Serving Shawnee, CO Since 1994

Our team has applied sealers to concrete across the Front Range foothills and mountain corridor for over 30 years — we know which products perform in high-UV, high-freeze-thaw environments and which ones fail in a single Colorado winter. If your Shawnee property has unsealed or inadequately sealed concrete that's showing early signs of deterioration, the most cost-effective intervention is getting a quality sealer on it now. Call (303) 988-2558 or reach out online for a free on-site estimate and honest assessment of what your slab needs.

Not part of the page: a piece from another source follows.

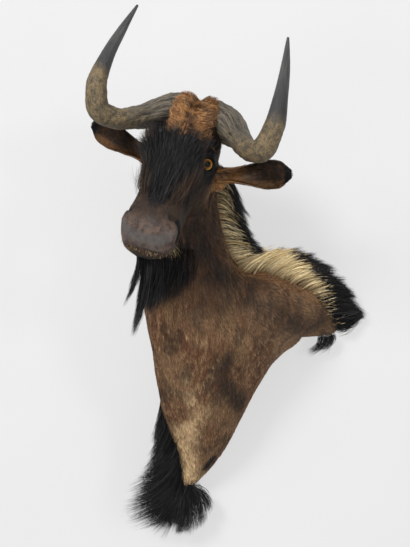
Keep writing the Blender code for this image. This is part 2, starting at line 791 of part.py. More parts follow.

Frequently Asked Questions

Penetrating sealers on exterior concrete in Park County typically last 5 to 10 years depending on the formulation and the severity of the winter seasons. Topical film-forming sealers on high-traffic surfaces like driveways wear faster — plan on 2 to 4 years for horizontal outdoor surfaces at altitude. We'll recommend a maintenance interval during the project based on the product used.
Concrete that looks fine today but hasn't been sealed is in the process of slowly becoming concrete that doesn't look fine. Surface deterioration in a high-UV, high-freeze-thaw environment typically progresses gradually for several years before it becomes visually obvious. Sealing before deterioration begins is significantly more economical than sealing and resurfacing after it does.
Early fall — late September through October in Park County — is workable if temperatures are reliably above 50°F during application and for several hours after. Sealing in late fall when hard freezes are possible risks applying to concrete that's still emitting moisture from early season freeze-thaw cycles, and a freeze too soon after application can compromise the sealer's cure. Spring sealing is more reliable in mountain climates.